6.        Section 1.15 is changed:

(a)           by replacing, in the title, the words “of a Non-Reporting Issuer” with the words “under Section 2.14”; and

(b)           by adding the following subsection:

(4) Bona fide trades outside of Canada – The exemptions in subsections 2.14(1) and 2.14(2) permit the resale of securities of an issuer in a bona fide trade outside of Canada. The exemptions are each subject to a condition that the trade is made through an exchange or a market outside of Canada, or to a person or company outside of Canada.

In our view, selling security holders who wish to rely on the exemptions may not take steps to sell in Canada by either (1) pre-arranging with a buyer that is a resident of Canada and settling on an exchange or a market outside of Canada or (2) selling securities to a person or company outside of Canada who the selling security holder has reason to believe is acquiring the securities on behalf of a Canadian investor. A selling security holder engaged in activities to sell or create a demand for the security in Canada would not be able to rely on the exemptions in section 2.14.

As with all prospectus exemptions, a person relying on an exemption has to satisfy itself that the conditions to the exemption are met..

7.        The Companion Policy is changed by adding the following section after section 1.15:

1.15.1     Resale of Securities under Section 2.15

(1) Directors and Executive Officers – The definition of “foreign issuer” in section 2.15 of NI 45-102 uses the terms “directors” and “executive officers”. The term “director” is defined in provincial and territorial securities legislation in Canada and generally means a director of a company or an individual performing a similar function or acting in a similar capacity for any non-corporate issuer.

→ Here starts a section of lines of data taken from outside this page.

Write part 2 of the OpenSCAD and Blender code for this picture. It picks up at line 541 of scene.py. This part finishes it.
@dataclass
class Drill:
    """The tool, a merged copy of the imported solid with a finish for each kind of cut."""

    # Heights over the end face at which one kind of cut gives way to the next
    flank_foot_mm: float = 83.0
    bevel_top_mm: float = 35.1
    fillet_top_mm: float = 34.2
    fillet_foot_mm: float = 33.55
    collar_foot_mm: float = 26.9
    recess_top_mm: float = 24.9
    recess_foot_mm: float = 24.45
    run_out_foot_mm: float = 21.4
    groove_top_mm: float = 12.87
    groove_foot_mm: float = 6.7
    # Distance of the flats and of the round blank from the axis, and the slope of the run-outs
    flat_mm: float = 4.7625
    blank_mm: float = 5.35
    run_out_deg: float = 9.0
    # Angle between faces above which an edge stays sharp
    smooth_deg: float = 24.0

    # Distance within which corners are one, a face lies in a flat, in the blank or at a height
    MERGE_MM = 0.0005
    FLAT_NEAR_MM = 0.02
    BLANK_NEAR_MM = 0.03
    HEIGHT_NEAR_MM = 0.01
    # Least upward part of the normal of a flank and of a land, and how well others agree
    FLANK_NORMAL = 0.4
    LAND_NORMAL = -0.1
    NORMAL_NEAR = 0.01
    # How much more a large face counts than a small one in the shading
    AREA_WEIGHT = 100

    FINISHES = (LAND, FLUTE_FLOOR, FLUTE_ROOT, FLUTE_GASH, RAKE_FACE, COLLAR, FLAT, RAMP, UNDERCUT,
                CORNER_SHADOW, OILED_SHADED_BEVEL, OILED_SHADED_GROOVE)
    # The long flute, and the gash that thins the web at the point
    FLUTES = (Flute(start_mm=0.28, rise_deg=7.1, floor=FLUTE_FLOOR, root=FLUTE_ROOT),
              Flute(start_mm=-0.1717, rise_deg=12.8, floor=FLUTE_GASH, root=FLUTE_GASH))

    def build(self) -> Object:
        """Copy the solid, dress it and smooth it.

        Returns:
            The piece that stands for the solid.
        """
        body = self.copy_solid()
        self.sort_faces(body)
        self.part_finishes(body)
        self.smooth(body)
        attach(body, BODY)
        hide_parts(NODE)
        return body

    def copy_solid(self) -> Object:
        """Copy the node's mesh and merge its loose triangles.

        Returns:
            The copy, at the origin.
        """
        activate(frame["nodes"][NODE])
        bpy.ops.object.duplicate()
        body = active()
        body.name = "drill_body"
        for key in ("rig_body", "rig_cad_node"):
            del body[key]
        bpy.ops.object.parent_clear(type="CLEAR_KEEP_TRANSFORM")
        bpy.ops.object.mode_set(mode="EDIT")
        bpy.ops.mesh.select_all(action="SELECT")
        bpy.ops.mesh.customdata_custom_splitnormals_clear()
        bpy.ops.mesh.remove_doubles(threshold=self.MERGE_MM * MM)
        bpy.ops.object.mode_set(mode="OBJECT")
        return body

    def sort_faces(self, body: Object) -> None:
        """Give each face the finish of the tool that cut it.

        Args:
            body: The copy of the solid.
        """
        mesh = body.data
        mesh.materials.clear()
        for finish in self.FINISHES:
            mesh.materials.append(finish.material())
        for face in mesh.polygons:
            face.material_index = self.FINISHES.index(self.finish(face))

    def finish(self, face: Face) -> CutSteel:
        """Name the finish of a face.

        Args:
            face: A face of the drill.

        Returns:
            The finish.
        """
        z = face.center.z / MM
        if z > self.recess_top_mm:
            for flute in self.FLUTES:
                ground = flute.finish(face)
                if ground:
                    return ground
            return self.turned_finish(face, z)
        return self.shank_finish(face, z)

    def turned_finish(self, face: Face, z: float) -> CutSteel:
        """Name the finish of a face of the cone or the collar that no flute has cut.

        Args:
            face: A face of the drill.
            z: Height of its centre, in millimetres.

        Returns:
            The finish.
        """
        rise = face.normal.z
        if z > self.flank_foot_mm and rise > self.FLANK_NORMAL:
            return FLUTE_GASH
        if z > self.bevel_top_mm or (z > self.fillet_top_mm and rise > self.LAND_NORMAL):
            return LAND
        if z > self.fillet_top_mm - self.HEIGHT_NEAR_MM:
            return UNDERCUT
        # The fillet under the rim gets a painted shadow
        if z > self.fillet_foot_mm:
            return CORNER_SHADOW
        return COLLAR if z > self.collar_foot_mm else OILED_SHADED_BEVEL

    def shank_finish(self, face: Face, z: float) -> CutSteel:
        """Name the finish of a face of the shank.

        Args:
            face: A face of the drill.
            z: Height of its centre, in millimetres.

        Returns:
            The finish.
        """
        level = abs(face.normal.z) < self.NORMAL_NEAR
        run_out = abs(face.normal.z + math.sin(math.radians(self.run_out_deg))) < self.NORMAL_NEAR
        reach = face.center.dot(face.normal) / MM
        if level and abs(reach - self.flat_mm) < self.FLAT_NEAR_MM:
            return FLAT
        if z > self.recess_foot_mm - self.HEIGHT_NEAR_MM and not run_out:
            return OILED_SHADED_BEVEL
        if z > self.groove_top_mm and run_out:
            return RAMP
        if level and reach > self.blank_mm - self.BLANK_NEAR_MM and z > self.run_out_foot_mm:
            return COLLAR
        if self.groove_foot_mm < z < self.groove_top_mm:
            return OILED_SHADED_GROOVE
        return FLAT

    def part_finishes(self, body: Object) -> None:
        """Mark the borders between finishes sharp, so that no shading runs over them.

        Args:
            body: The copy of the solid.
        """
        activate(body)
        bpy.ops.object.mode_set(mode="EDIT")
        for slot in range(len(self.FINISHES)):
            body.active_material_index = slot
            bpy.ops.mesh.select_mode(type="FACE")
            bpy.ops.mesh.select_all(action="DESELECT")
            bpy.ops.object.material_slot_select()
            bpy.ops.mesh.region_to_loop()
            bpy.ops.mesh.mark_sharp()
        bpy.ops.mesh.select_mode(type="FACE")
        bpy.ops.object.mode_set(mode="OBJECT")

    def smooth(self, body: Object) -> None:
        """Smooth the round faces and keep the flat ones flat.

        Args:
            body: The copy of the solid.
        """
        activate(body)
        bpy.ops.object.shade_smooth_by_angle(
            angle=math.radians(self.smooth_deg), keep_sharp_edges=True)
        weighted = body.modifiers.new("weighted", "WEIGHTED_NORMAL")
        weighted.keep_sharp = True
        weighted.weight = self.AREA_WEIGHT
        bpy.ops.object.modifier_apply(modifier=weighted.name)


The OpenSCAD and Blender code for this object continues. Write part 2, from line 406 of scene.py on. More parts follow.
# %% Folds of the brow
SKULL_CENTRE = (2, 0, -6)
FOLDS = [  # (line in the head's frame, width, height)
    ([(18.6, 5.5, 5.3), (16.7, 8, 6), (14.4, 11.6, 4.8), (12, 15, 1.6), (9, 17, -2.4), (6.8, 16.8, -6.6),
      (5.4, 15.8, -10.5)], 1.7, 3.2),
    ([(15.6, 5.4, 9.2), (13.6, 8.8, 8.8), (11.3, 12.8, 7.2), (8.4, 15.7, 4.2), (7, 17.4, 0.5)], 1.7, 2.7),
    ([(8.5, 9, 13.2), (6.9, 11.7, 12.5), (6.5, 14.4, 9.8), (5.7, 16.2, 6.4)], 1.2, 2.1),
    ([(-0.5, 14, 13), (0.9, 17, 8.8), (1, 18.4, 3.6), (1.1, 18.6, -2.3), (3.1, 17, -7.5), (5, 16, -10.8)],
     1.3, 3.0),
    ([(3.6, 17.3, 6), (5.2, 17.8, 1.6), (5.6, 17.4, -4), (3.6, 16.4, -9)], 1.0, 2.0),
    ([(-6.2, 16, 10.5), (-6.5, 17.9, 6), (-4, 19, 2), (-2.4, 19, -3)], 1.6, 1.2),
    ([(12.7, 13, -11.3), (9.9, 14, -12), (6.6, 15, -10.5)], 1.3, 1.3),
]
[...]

For a non-corporate issuer, an executive officer is a person who is acting in a capacity with the non-corporate issuer that is similar to that of an executive officer of a company.

(2) Definition of foreign issuer – In order to rely on section 2.15, a selling security holder will have to determine if the issuer is a foreign issuer on the distribution date. In some cases, the issuer will provide that information to investors at the time of the offering, perhaps in representations in subscription agreements or in offering materials. If the issuer doesn’t provide that information, we defined “foreign issuer” such that a security holder can determine whether an issuer is a foreign issuer by using the information disclosed in the issuer’s most recent disclosure document containing that information that is publicly available in a foreign jurisdiction or the offering document provided by the issuer in connection with the distribution of the security that is the subject of the resale. A security holder may rely on this information unless the security holder has reason to believe that it is not accurate.

The term “ordinarily reside” is used to clarify that when an executive officer or director has a temporary residence outside of Canada, such as a vacation home, the executive officer or director would not generally be considered to reside outside of Canada for the purposes of the definition of foreign issuer.

(3) There is no requirement to place a legend on the securities in order to rely on the exemptions in section 2.15 of NI 45-102.

(4) Bona fide trades outside of Canada – The exemptions in subsections 2.15(2) and 2.15(3) permit the resale of securities of an issuer in a bona fide trade outside of Canada. The exemptions are each subject to a condition that the trade is made through an exchange or a market outside of Canada, or to a person or company outside of Canada.

In our view, selling security holders who wish to rely on the exemptions may not take steps to sell in Canada by either (1) pre-arranging with a buyer that is a resident of Canada and settling on an exchange or a market outside of Canada or (2) selling securities to a person or company outside of Canada who the selling security holder has reason to believe is acquiring the securities on behalf of a Canadian investor. A selling security holder engaged in activities to sell or create a demand for the security in Canada would not be able to rely on the exemptions in section 2.15.

As with all prospectus exemptions, a person relying on an exemption has to satisfy itself that the conditions to the exemption are met..

8.        Section 1.16 is changed by deleting the words “in the jurisdiction of the issuer’s principal regulator under National Policy 11-202 Process for Prospectus Reviews in Multiple Jurisdictions”.

9.        These changes become effective on June 12, 2018.